The Other Bennet Sister: Why Austen Readers Should Watch The BBC Hit
Additional comment from Dr Shelley Galpin, a lecturer in Media, Culture, and Creative Industries at King’s College London.
Adapting a book for a TV show or movie means some readers are sure to be disappointed (take, for instance, Emerald Fennell’s controversial Wuthering Heights).
The BBC’s The Other Bennet Sister is no exception. Focused on Mary, the largely forgotten sibling in Jane Austen’s Pride and Prejudice, the series takes significant enough liberties with the author’s original work for some readers to dub it “fanfic”.
Personally, I’ve never seen that as much of an insult (what are Clueless or Bridget Jones if not very well-done Austen fan fictions?).
If anything, though it has its flaws, I think The Other Bennet Sister is a fun, highly watchable series that fits as neatly into the book’s premise as a mid-2020s TV show can.

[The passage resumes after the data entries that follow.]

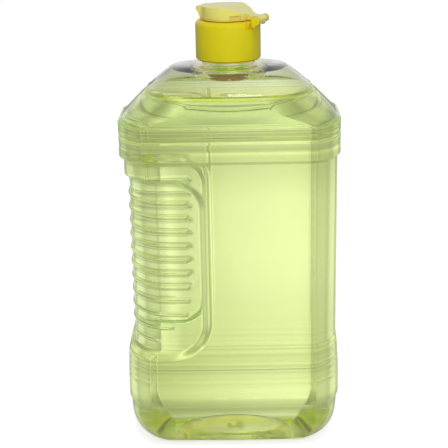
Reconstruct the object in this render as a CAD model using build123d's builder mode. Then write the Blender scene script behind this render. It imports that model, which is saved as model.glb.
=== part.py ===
from build123d import *
import math
import os

# Clear one litre cologne bottle with a ribbed side grip and a flip-top screw cap.
# Origin at the middle of the base, +Z up, front towards -Y, grip on the -X side.
os.makedirs("parts", exist_ok=True)

# Blown body
wall = 0.55
half_width = 52.1
half_depth = 32.4
corner_radius = 22.4
crease_angle = 27.0
face_bow = 0.5
panel_recess = 1.5
bevel = 1.1

# Heights up the body
base_height = 21.4
base_draw_in = 15.0
base_radius = 17.5
base_step = 1.0
lower_band_bottom = 24.0
lower_band_full = 38.0
lower_line = 46.4
lower_line_share = 0.25
panel_bottom = 56.5
panel_edge_share = 0.7
panel_top = 146.5
groove_height = 157.3
groove_half = 1.0
groove_depth = 0.7
shoulder_start = 163.5
shoulder_top = 186.2
fill_height = 176.2
liquid_gap = 0.05

# Shoulder, from the upper band in to the neck
shoulder_top_width = 26.9
shoulder_top_depth = 18.8
shoulder_width_power = 1.1
shoulder_depth_power = 1.75
shoulder_roundness = 0.98
shoulder_rounding_rate = 7.3
shoulder_steps = 8
base_steps = 6

# Push-up under the base
push_up_half_width = 33.0
push_up_half_depth = 13.4
push_up_height = 4.5
push_up_draft = 50.0

# Grip recess on the left side: a shallow ledge with the deeper grip floor in it
grip_slope = 1.5
grip_depth = 2.2
grip_bottom = 53.3
grip_top = 136.2
grip_edge_x = -13.9
grip_radius = 14.0
grip_round = 26.0
ledge_depth = 0.6
ledge_bottom = 50.0
ledge_top = 151.0
ledge_end = 146.2
ledge_edge_x = -10.4
ledge_radius = 17.0
cutter_reach = 4.0
cutter_overrun = 4.0

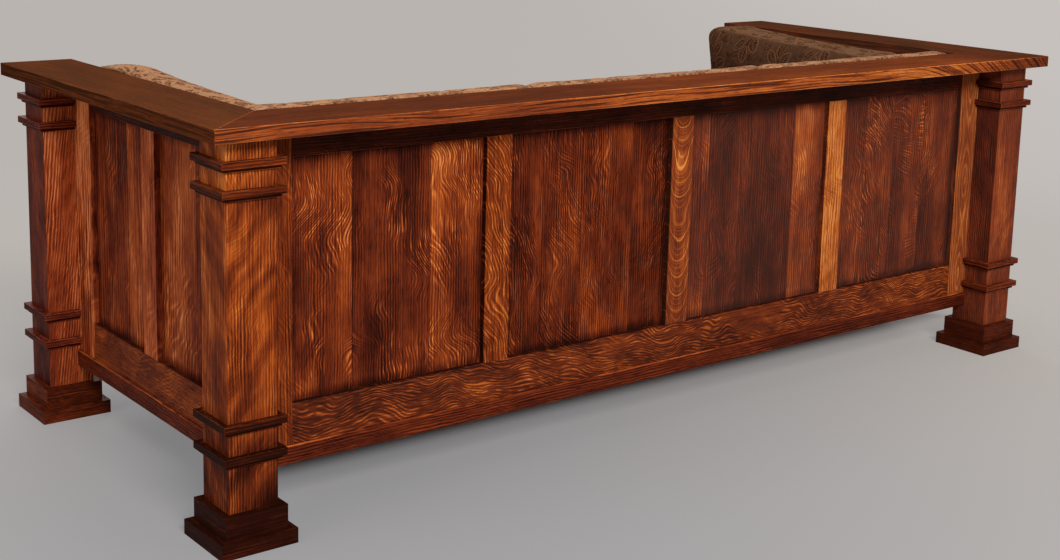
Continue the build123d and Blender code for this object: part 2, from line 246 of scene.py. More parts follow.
def leanWay(lean):
    # cosine and sine of a lean in degrees, which is a number or changes from board to board
    if isinstance(lean, Signal):
        angle = lean * (math.pi / 180)
        return angle.cosine(), angle.sine()
    return math.cos(math.radians(lean)), math.sin(math.radians(lean))


def tilted(along, across, lean):
    # the same place, in coordinates along and beside a line that leans from the grain
    cosine, sine = leanWay(lean)
    return along * cosine + across * sine, across * cosine - along * sine


# Triples are a noise's rates, pairs the levels between which something fades in.
rayLook = {
    "bend": (8.0, 6.0, 5.0), "patch": (6.0, 13.0, 5.0), "patchEdge": (-0.04, 0.16),
    "strayAlong": 24.0, "strayAcross": 0.7, "strayDeep": 9.0, "stray": 9.0,
    "breakAcross": 0.55, "breakDeep": 14.0, "breaks": (0.40, 0.56),
    "bright": (0.1, 0.95), "light": 0.26, "shadow": (0.0, 0.9), "dark": 0.10,
}


def rayFlecks(finish, board, look):
    # fine bright rays that lie side by side like combed hair, bend with the board and come in patches
    along, across, deep = board
    gap, ray = look["fleckGap"], rayLook
    bend = finish.noise(board, ray["bend"])
    run, side = tilted(along, across, look["fleckLean"])
    side = side + (bend - 0.5) * look["fleckBend"]
    stray = finish.noise((run, side, deep), (ray["strayAlong"], ray["strayAcross"] / gap, ray["strayDeep"]))
    wave = (side * (2 * math.pi / gap) + stray * ray["stray"]).sine()
    rates = (1 / look["fleckLength"], ray["breakAcross"] / gap, ray["breakDeep"])
    broken = finish.noise((run, side + 3.3, deep), rates).eased(*ray["breaks"])
    low, high = (look["fleckPatch"] + level for level in ray["patchEdge"])
    patch = finish.noise(board, ray["patch"]).eased(low, high)
    light = wave.eased(*ray["bright"]) * broken * ray["light"]
    return (light - (0.0 - wave).eased(*ray["shadow"]) * ray["dark"]) * patch


lineLook = {
    "sway": (8.0, 55.0, 20.0), "swayBy": 8.0, "wobble": (30.0, 40.0, 9.0), "wobbleBy": 5.0,
    "strength": (5.0, 26.0, 20.0), "fades": (0.32, 0.68), "least": 0.2,
}


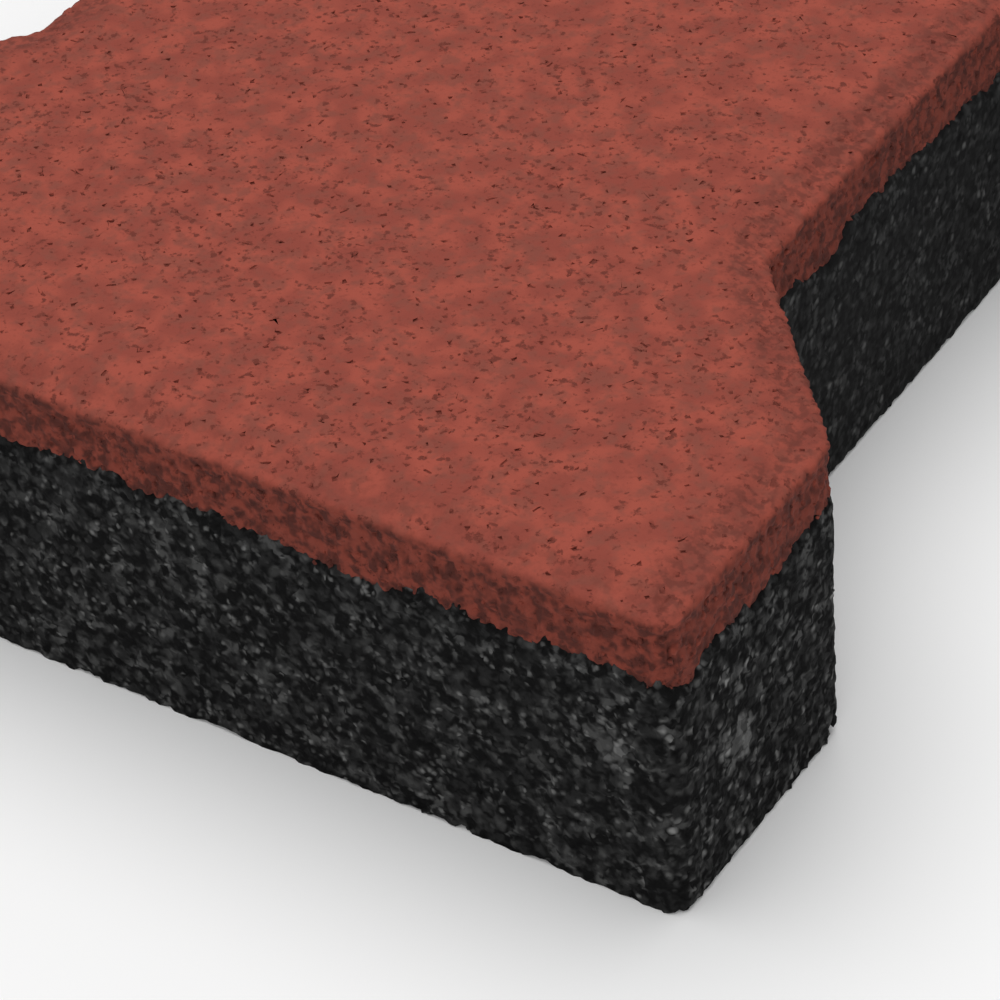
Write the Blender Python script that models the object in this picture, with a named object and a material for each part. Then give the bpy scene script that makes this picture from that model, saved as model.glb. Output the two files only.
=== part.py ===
# Interlocking rubber paver: a red wearing layer bonded on a black base of coarser crumb.
# X runs across the heads, Y along the paver and Z up, in metres. The origin is the
# middle of the underside.
import math

import bmesh
import bpy
from mathutils import Vector

LENGTH = 0.200
HEAD_WIDTH = 0.160
THICKNESS = 0.045
HEAD_SIDE = 0.036  # straight side of each head, along Y
RECESS_DEPTH = 0.024  # how far the waist lies inside the heads
JOINT_CLEARANCE = 0.002  # slack when two neighbours' heads meet in one recess

WEAR_THICKNESS = 0.0095
WEAR_SETBACK = 0.0004  # the base stands this far proud of the wearing layer
LAYER_GAP = 0.0003  # keeps the two bonded solids apart
SHOULDER_WIDTH = 0.0046  # lowered margin along every top edge
SHOULDER_DROP = 0.0012

HEAD_CORNER_RADIUS = 0.003
WAIST_CORNER_RADIUS = 0.004
ARC_STEPS = 5  # straight steps in each rounded corner

# The recess floor is as long as the two head sides that meet in it, so the
# waist ends this far from the middle and the slanted sides fill the rest.
WAIST_END = HEAD_SIDE + JOINT_CLEARANCE / 2
WAIST_HALF = HEAD_WIDTH / 2 - RECESS_DEPTH


def plan_corners():
    """Sharp corners of the plan, anticlockwise, each with its corner radius."""
    upper_right = [
        (Vector((WAIST_HALF, WAIST_END)), WAIST_CORNER_RADIUS),
        (Vector((HEAD_WIDTH / 2, LENGTH / 2 - HEAD_SIDE)), HEAD_CORNER_RADIUS),
        (Vector((HEAD_WIDTH / 2, LENGTH / 2)), HEAD_CORNER_RADIUS),
    ]
    upper_left = [(Vector((-p.x, p.y)), radius) for p, radius in reversed(upper_right)]
    upper = upper_right + upper_left
    lower = [(-p, radius) for p, radius in upper]
    return upper + lower


def inset_corner(before, corner, after, inset):
    """Corner of the outline whose sides all lie the same distance further in."""
    side_in = (corner - before).normalized()
    side_out = (after - corner).normalized()
    normal_in = Vector((-side_in.y, side_in.x))
    normal_out = Vector((-side_out.y, side_out.x))
    mitre = (normal_in + normal_out).normalized()
    return corner + mitre * (inset / mitre.dot(normal_in))


def rounded_corner(before, corner, after, radius):
    """Points of the arc that rounds one corner."""
    to_before = (before - corner).normalized()
    to_after = (after - corner).normalized()
    half_angle = to_before.angle(to_after) / 2
    bisector = (to_before + to_after).normalized()
    centre = corner + bisector * (radius / math.sin(half_angle))
    start = corner + to_before * (radius / math.tan(half_angle)) - centre
    end = corner + to_after * (radius / math.tan(half_angle)) - centre
    turn = start.angle(end)
    points = []
    for step in range(ARC_STEPS + 1):
        part = step / ARC_STEPS
        blend = start * math.sin((1 - part) * turn) + end * math.sin(part * turn)
        points.append(centre + blend / math.sin(turn))
    return points


def plan_outline(inset, radius_scale):
    """Rounded plan outline, moved in by inset, with its radii scaled."""
    corners = plan_corners()
    count = len(corners)
    moved = []
    for index, (corner, radius) in enumerate(corners):
        before = corners[index - 1][0]
        after = corners[(index + 1) % count][0]
        moved.append((inset_corner(before, corner, after, inset), radius * radius_scale))
    points = []
    for index, (corner, radius) in enumerate(moved):
        before = moved[index - 1][0]
        after = moved[(index + 1) % count][0]
        points.extend(rounded_corner(before, corner, after, radius))
    return points


def solid_through_levels(name, levels, material):
    """Closed solid through outlines at rising heights: (z, inset, radius scale)."""
    mesh = bmesh.new()
    rings = []
    for z, inset, radius_scale in levels:
        outline = plan_outline(inset, radius_scale)
        rings.append([mesh.verts.new((p.x, p.y, z)) for p in outline])
    mesh.faces.new(reversed(rings[0]))
    mesh.faces.new(rings[-1])
    for below, above in zip(rings, rings[1:]):
        for index in range(len(below)):
            after = (index + 1) % len(below)
            mesh.faces.new((below[index], below[after], above[after], above[index]))
    data = bpy.data.meshes.new(name)
    mesh.to_mesh(data)
    mesh.free()
    data.materials.append(material)
    data.shade_smooth()
    data.set_sharp_from_angle(angle=math.radians(30))
    solid = bpy.data.objects.new(name, data)
    bpy.context.collection.objects.link(solid)
    return solid


def crumb_material(name, color, roughness):
    material = bpy.data.materials.new(name)
    material.use_nodes = True
    shader = material.node_tree.nodes["Principled BSDF"]
    shader.inputs["Base Color"].default_value = (*color, 1.0)
    shader.inputs["Roughness"].default_value = roughness
    shader.inputs["Metallic"].default_value = 0.0
    return material


def make_base_layer():
    top = THICKNESS - WEAR_THICKNESS - LAYER_GAP
    levels = [(0.0, 0.0, 1.0), (top, 0.0, 1.0)]
    black_crumb = crumb_material("black_crumb", (0.017, 0.017, 0.018), 0.85)
    return solid_through_levels("base_layer", levels, black_crumb)


def make_wear_layer():
    bottom = THICKNESS - WEAR_THICKNESS
    rim = THICKNESS - SHOULDER_DROP
    levels = [
        (bottom, WEAR_SETBACK, 1.0),
        (rim, WEAR_SETBACK, 1.0),
        (THICKNESS, WEAR_SETBACK + SHOULDER_WIDTH, 0.5),
    ]
    red_crumb = crumb_material("red_crumb", (0.30, 0.078, 0.055), 0.8)
    return solid_through_levels("wear_layer", levels, red_crumb)


def main():
    for item in list(bpy.data.objects):
        bpy.data.objects.remove(item)
    make_base_layer()
    make_wear_layer()


main()
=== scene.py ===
import math

import bpy
import numpy as np
from mathutils import Matrix, Vector


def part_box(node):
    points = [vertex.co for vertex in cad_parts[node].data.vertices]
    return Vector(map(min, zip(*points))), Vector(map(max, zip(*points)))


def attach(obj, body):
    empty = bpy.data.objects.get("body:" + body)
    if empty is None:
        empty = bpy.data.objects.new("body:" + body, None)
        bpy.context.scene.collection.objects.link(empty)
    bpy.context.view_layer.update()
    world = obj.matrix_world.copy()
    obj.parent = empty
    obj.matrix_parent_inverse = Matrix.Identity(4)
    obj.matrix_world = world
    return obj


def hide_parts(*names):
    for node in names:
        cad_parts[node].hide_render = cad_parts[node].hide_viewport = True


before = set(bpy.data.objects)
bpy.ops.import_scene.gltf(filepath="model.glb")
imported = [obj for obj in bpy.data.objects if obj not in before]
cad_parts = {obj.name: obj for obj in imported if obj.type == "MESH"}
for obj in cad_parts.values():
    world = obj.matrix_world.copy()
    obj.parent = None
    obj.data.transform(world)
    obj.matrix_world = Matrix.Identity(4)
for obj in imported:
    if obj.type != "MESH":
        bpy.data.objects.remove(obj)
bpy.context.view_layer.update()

# Metres everywhere. X runs across the heads, Y along the paver, Z up.
mm = 0.001
baseLow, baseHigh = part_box("base_layer")
wearLow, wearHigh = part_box("wear_layer")
layerHeight = (baseHigh.z + wearLow.z) / 2
print("frame:", sorted(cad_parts), [round(v / mm, 1) for v in baseHigh - baseLow], "mm")


# one object active, points in and out, a modifier applied

def activate(piece):
    bpy.ops.object.select_all(action="DESELECT")
    piece.select_set(True)
    bpy.context.view_layer.objects.active = piece


def readVectors(items, name):
    flat = np.empty(len(items) * 3, np.float32)
    items.foreach_get(name, flat)
    return flat.reshape(-1, 3).astype(float)


def readPoints(piece):
    return readVectors(piece.data.vertices, "co")


def writePoints(piece, points):
    piece.data.vertices.foreach_set("co", points.astype(np.float32).ravel())
    piece.data.update()


def pointNormals(piece):
    return readVectors(piece.data.vertex_normals, "vector")


def storeValue(piece, name, values):
    layer = piece.data.attributes.new(name, "FLOAT", "POINT")
    layer.data.foreach_set("value", values.astype(np.float32))


def editSelected(piece, kind, flags):
    mesh = piece.data
    for items in (mesh.vertices, mesh.edges, mesh.polygons):
        items.foreach_set("select", np.zeros(len(items), bool))
    getattr(mesh, kind).foreach_set("select", flags)
    modes = (kind == "vertices", kind == "edges", kind == "polygons")
    bpy.context.tool_settings.mesh_select_mode = modes
    activate(piece)
    bpy.ops.object.mode_set(mode="EDIT")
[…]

It’s not the best screenwriting, I grant you. But the 1940 Pride and Prejudice film adaptation, which included the lines “At this moment, it’s difficult to believe that you’re so proud.” “At this moment, it’s difficult to believe that you are so prejudiced”, made a (clunky) point.
The book is all about how we see and unfairly judge one another, including as a reader. And speaking to HuffPost UK, media, culture, and creative industries lecturer Dr Shelley Galpin said, “The [BBC] series works well as a development of those ideas”.
Of course, Lizzie misunderstands Mr Darcy and Wickham in turns, and Mr Darcy is unkindly snobbish about the Bennets.
But we know that because Austen explicitly paints the picture for us. Her real art is in making us question the characters the book itself portrays negatively: if Mrs Bennet is so irrational and silly, how come the far better-off Mr Bennet married her – and why do some of her schemes, like sending a rain-sodden Jane off to sneeze over the nearest herd of poshies, kind of work out?
Why didn’t Lizzie, or most readers, trust Charlotte Lucas when she (rightly) said Mr Collins was perfect for many of her needs?
Not to pummel the remains of a long-dead horse further into the ground here, but the book makes us ask: were we proud, or prejudiced, when we read it?
I was pleased to see that the Richared E. Grant Mr Bennet’s head-in-the-sand approach to raising children is a lot more explicit than in, say, the 2005 film (even if Mrs Bennet, played by Ruth Jones, is more flatly harsh – both Dr Galpin and I felt the speech she gives at the end of the show was not quite enough to redeem her being “such a nightmare” the rest of the time).
Other characters were reframed, too.
“I definitely felt that some of the more irritating or comic character elements were softened a little [in The Other Bennet Sister] – Mary and Mr Collins were both a little less ‘preachy’ and lacking in social awareness than in their original iterations, so I felt that some artistic license was taken with the characterisation, but this is perhaps consistent with the show centring on Mary’s view of the world more,” said Dr Galpin.
“I... liked the slight rehabilitation of Mr Collins, who is, at the end of the day, trying to do the right thing, even if he is far from the ideal romantic hero.”
Mary, whom I always saw as quite similar to the shy, bookish, devout Fanny Price protagonist in Mansfield Park, was well overdue for a similar reinterpetation, though Dr Galpin pointed out that her TV self might be closer to the original novel than I realised.
“It struck me as I watched it that Mary is essentially playing the ‘Lizzie’ role from P&P. In Austen’s novel, Lizzie is supposed to be a little awkward and lacking in social niceties (in comparison to perfect Jane!) and less attractive than her sister.
“She also continually irritates her mother by making supposedly imprudent marriage choices. Mary essentially steps into this persona in the series. The rivalry with Caroline Bingley also echoes Lizzie’s role in the original novel,” she said.
So, when the BBC show depicts Mary as strong-willed, ambitious, self-aware, and bloomingly confident once she reaches London, it’s not a correction of Jane Austen’s book but a natural extension of it.
It makes as much sense as a spin-off TV series as Mr Collins’ (relatively) successful marriage, or Caroline Bingley’s genuinely well-meaning Wickham warning, do in the novel; not what we were led to expect initially, but hey, what sucker doesn’t question their first impression?
That’s Austen, baby – and in my opinion, the witty, touching, and fun BBC adaptation has bottled it perfectly.